In 2012, at Nataruk, west of Kenya’s Lake Turkana, researchers discovered smashed bones identifying at least 27 individuals on the edge of a depression that they say were victims of clan rivalry fighting for food and water.

The fossilized bodies were dated by radiocarbon dating and other techniques, as well as from samples of the shells and sediment surrounding them, to approximately 9,500 to 10,500 years ago.

Daniel Libeskind The architect who rebuilt the World Trade Center in New York is tasked with designing the new museum celebrating human evolution.

“I took Libeskind up to Turkana and had him see the place and listen to me chat, after which I asked, ‘can we do something here that will absolutely stand-alone and wow?’,” Mr leaky told the Independent.

Richard Leakey commissions new museum in Turkana
Lake Turkana area where the museum will be built. The area has been identified as cradle of man.

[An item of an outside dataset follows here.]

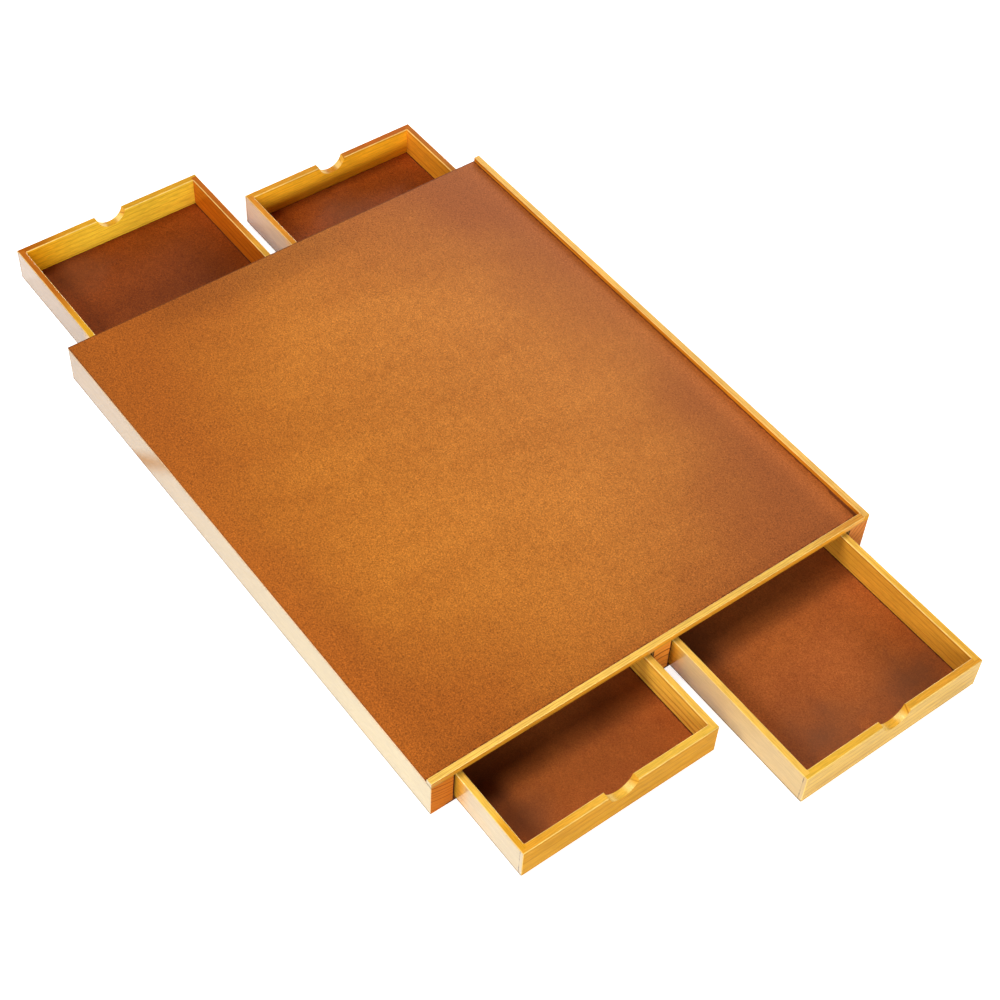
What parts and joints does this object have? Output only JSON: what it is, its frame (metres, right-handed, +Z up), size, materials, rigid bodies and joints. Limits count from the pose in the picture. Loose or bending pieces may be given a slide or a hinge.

Early design ideas show a cluster of irregularly-shaped buildings inspired by Stone Age hand axes and other tools unearthed nearby. The central hall rises 15-storeys above the desert. The site’s footprint’s shape is the outline of the African continent.

But Turkana is inhabited by nomads with poor road infrastructure with rampant cases of cattle-stealing posing a potential threat to the museum.

However Leakey is sure these difficulties will be overcome. The Turkana County government, which fully supports his vision, has committed to upgrading roads and building an airport to take passenger jets. Libeskind is planning a building run entirely from renewable energy with a zero-carbon footprint, Leakey said.

Asked about why Turkana was such an important area for human evolution researchers  Mr Leaky replied “The geology and the history of Turkana means we can trace the human story from basically today continuously back to just under five million years ago in one place.